1

how do you parse a csv file into a mysql database with php, From bits I have read from php documents I am not sure how or if its possible to add conditions to the lines that you are reading into the database so that only values that meet the condition are passed into the database.

for instance I currently have a csv file that looks like this

0001D,5879
0001E,0521
0001F,4587
0001G,2220
0001H,2482
0001I,9087
0001J,2255
0001K,2247

the codes before the comma are supposed to only be hex values, what I would like to do is exclude any line (so hex value and its code) that dose not represent a hex code (0-9)-(A-F)... any idea on how the could be accomplished?

7
  • 1
    Why don't you just use something like sed to preprocess the file and then use MySQL's built-in functionality to load the resulting CSV? Commented Jun 27, 2011 at 3:06
  • You might find some help getting started from the answers in this thread, PHP not reading the entire CSV file. Commented Jun 27, 2011 at 3:20
  • hrmm, I think its related to an experience thing.. I'm still new to this stuff so obviously have come to this conclusion purely on a lack of experience... :( do you have an example or explanation of how I could attempt to achieve my goal with your process? Commented Jun 27, 2011 at 3:22
  • @C.Johns may I ask which version of PHP you're using? The 5.2.x branch or the 5.3.x branch? Commented Jun 27, 2011 at 3:31
  • I am using MAMP 10.6 which runs PHP 5.2.13 & 5.3.2.. according to the website mamp.info/en/mamp/index.html Commented Jun 27, 2011 at 3:40

2 Answers 2

0

You're far better off doing this without PHP if possible. Use mysqlimport to import the file, and then use:

-- assuming you use "ID" as your first column like the example 
-- on the mysqlimport page
DELETE FROM <tablename> WHERE CONV(CONV(ID, 16, 10), 10, 16) != 
                              TRIM(LEADING '0' FROM ID);

So, what's going on?

  1. First you've imported everything into a table.
  2. Then, you've looked through all of the columns which are supposed to be hex. If they cannot be converted to Hex and back (something which is only true of valid Hex numbers, everything else is truncated) and match the trimmed version of themselves (leading 0's need to be accounted for), they are not valid.

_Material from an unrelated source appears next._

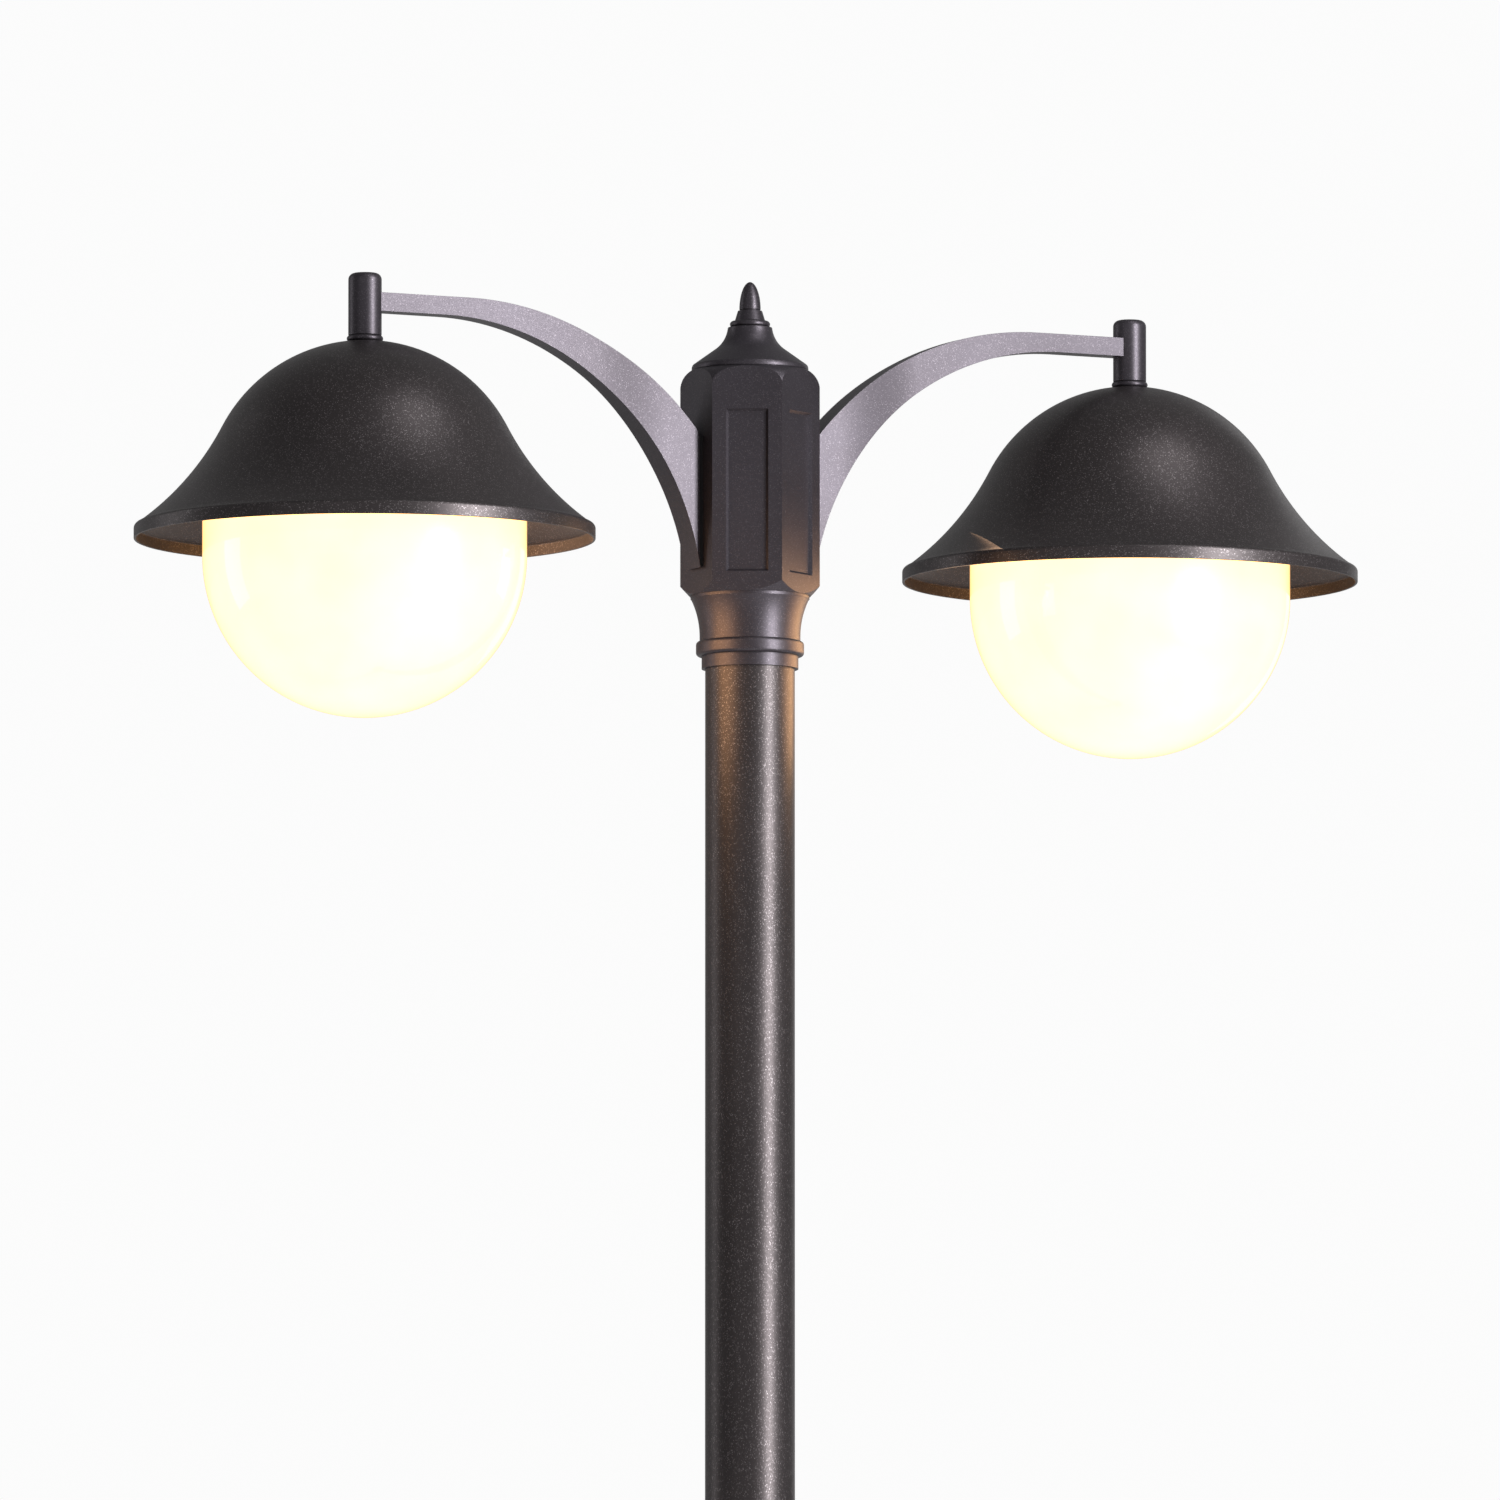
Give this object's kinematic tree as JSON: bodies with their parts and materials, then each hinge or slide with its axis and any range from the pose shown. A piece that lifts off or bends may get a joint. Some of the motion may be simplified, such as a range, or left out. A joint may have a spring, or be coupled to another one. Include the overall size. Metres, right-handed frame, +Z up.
{
  "type": "street lamp post",
  "caption": "Round lamp post with a hexagonal head, a pointed finial and two curved arms that carry bell shades over opal globes.",
  "frame": {"origin": "on the ground, on the axis of the pole, under the middle of the flange plate", "axes": "+Z up along the pole, X along the two arms, -Y towards the side with the access door"},
  "size_m": [1.309, 0.4548, 3.4],
  "materials": {
    "powder_coat": "dark bronze-grey fine-textured powder coat",
    "cast_coat": "dark bronze-grey powder coat on cast aluminium",
    "opal_glass": "opal glass, lit from inside",
    "gasket_rubber": "black rubber",
    "stainless": "stainless steel fasteners",
    "zinc_steel": "zinc plated sheet",
    "brass": "plain turned brass",
    "carrier_plastic": "moulded thermoset",
    "bulb_plastic": "frosted diffuser, lit from inside"
  },
  "bodies": {
    "post": {"base_plate": "powder_coat", "base_gussets": "powder_coat", "base_cover_front": "powder_coat", "base_cover_back": "powder_coat", "base_cover_screws": "stainless", "pole_base": "powder_coat", "pole_shaft": "powder_coat", "pole_sleeve": "zinc_steel", "hinge_brackets": "powder_coat", "hinge_pin": "stainless", "gear_board": "zinc_steel", "board_studs": "stainless", "fuse_carrier": "carrier_plastic", "earth_stud": "brass", "neck_collar": "cast_coat", "collar_screws": "stainless", "hub_body": "cast_coat", "hub_cap": "cast_coat", "finial": "cast_coat", "arm_left": "cast_coat", "arm_gasket_left": "gasket_rubber", "arm_bolts_left": "stainless", "stub_left": "cast_coat", "stub_washer_left": "cast_coat", "shade_left": "powder_coat", "hanger_tube_left": "brass", "hanger_nuts_left": "brass", "gallery_left": "powder_coat", "globe_left": "opal_glass", "lampholder_left": "carrier_plastic", "led_bulb_left": "bulb_plastic", "arm_right": "cast_coat", "arm_gasket_right": "gasket_rubber", "arm_bolts_right": "stainless", "stub_right": "cast_coat", "stub_washer_right": "cast_coat", "shade_right": "powder_coat", "hanger_tube_right": "brass", "hanger_nuts_right": "brass", "gallery_right": "powder_coat", "globe_right": "opal_glass", "lampholder_right": "carrier_plastic", "led_bulb_right": "bulb_plastic"},
    "door": {"access_door": "powder_coat"},
    "lock": {"door_lock": "stainless"},
    "globe_screw_left_a": {"globe_screw_left_a": "stainless"},
    "globe_screw_left_b": {"globe_screw_left_b": "stainless"},
    "globe_screw_left_c": {"globe_screw_left_c": "stainless"},
    "globe_screw_right_a": {"globe_screw_right_a": "stainless"},
    "globe_screw_right_b": {"globe_screw_right_b": "stainless"},
    "globe_screw_right_c": {"globe_screw_right_c": "stainless"}
  },
  "joints": [
    {"name": "door_hinge", "type": "hinge", "parent": "post", "child": "door", "pos_m": [-0.034, -0.03585, 0.45], "axis": [0, 0, -1], "range_deg": [0, 110]},
    {"name": "door_lock_turn", "type": "hinge", "parent": "door", "child": "lock", "pos_m": [0, -0.045, 0.55], "axis": [0, -1, 0], "range_deg": [0, 90]},
    {"name": "globe_screw_left_a_travel", "type": "slide", "parent": "post", "child": "globe_screw_left_a", "axis": [1, 0, 0], "range_m": [0, 0.008]},
    {"name": "globe_screw_left_b_travel", "type": "slide", "parent": "post", "child": "globe_screw_left_b", "axis": [-0.5, 0.866, 0], "range_m": [0, 0.008]},
    {"name": "globe_screw_left_c_travel", "type": "slide", "parent": "post", "child": "globe_screw_left_c", "axis": [-0.5, -0.866, 0], "range_m": [0, 0.008]},
    {"name": "globe_screw_right_a_travel", "type": "slide", "parent": "post", "child": "globe_screw_right_a", "axis": [1, 0, 0], "range_m": [0, 0.008]},
    {"name": "globe_screw_right_b_travel", "type": "slide", "parent": "post", "child": "globe_screw_right_b", "axis": [-0.5, 0.866, 0], "range_m": [0, 0.008]},
    {"name": "globe_screw_right_c_travel", "type": "slide", "parent": "post", "child": "globe_screw_right_c", "axis": [-0.5, -0.866, 0], "range_m": [0, 0.008]}
  ]
}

If you must use PHP, I would personally simply continually use MySQL's INSERT and I'd still call the above DELETE. I'll bet money that it's faster.

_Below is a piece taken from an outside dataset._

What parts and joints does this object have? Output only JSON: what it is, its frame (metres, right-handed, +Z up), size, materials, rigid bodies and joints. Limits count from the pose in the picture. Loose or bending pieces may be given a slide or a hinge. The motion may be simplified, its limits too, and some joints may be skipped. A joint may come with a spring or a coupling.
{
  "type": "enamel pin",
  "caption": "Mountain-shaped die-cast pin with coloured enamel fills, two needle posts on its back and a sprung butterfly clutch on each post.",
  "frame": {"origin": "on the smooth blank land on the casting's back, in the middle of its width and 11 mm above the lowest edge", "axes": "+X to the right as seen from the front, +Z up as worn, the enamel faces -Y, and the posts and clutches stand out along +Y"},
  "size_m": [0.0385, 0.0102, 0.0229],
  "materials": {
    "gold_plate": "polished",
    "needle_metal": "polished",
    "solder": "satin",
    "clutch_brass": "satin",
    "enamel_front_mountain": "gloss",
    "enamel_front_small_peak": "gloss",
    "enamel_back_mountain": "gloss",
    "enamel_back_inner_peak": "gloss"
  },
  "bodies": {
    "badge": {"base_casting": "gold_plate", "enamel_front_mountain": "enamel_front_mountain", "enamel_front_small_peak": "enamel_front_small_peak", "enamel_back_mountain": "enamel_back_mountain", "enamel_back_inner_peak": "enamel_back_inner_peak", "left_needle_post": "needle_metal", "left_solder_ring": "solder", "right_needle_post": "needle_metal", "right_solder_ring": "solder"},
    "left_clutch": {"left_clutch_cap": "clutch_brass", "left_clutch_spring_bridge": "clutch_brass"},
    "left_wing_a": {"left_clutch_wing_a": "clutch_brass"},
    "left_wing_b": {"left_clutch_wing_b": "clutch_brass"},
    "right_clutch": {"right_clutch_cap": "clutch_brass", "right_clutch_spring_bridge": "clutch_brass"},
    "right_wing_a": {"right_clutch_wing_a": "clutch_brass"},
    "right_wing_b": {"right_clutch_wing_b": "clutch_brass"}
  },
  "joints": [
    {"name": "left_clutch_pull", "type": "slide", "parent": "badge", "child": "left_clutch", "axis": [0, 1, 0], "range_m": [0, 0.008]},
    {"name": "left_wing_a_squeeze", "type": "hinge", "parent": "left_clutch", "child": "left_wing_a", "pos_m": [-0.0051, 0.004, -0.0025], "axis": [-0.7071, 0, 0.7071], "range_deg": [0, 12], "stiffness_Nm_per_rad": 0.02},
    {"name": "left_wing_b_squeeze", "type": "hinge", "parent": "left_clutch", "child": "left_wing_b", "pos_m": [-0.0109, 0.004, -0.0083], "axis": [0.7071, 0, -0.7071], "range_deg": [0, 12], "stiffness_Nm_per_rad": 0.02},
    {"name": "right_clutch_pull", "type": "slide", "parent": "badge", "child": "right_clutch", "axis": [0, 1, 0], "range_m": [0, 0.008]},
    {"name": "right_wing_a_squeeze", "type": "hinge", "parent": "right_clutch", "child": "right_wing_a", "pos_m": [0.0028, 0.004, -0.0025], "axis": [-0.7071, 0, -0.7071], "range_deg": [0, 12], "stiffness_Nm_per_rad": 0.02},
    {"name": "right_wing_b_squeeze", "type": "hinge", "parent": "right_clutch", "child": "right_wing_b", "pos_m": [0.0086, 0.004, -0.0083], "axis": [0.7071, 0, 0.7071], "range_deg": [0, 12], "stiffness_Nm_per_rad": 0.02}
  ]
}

Sign up to request clarification or add additional context in comments.

4 Comments

okay cool, thanks for your suggestion, this was my original train of thought also however being open to suggestion I had my mind changed but with all the hassle I am going through trying to figure this out its starting to become more apparent that the way you have described to do things feels a little more nature and to a degree logical.
Just a quick update, this did't work, it deleted alot of numbers that wernt hex but also ones that were hex... however I do think there is a way to achieve the required outcome through this convention... just need to conform more to the type of codes I have in my database...... they range from 00001-10C1R, its a massive database which makes use of the whole alphabet where I only want to include numbers that conform to hex 0-9 a-f... I will keep looking.
well it kinda works. but drops a ton of hex codes off the list.. need to review this in-depth. I think the TRIM(LEADING '0'... is doing something I need to fix. almost there however.
okay so they both do the same thing... I guess its personal preference however this is easier as it sorts everything out in the database there is no fluffing around conforming everything in php and passing it over. again thanks very much.
0

This code uses the fgetcsv function to parse out one line at a time from a csv file, putting each delimited field into an array, and returning that array. With your example csv, the array returned will only contain two fields.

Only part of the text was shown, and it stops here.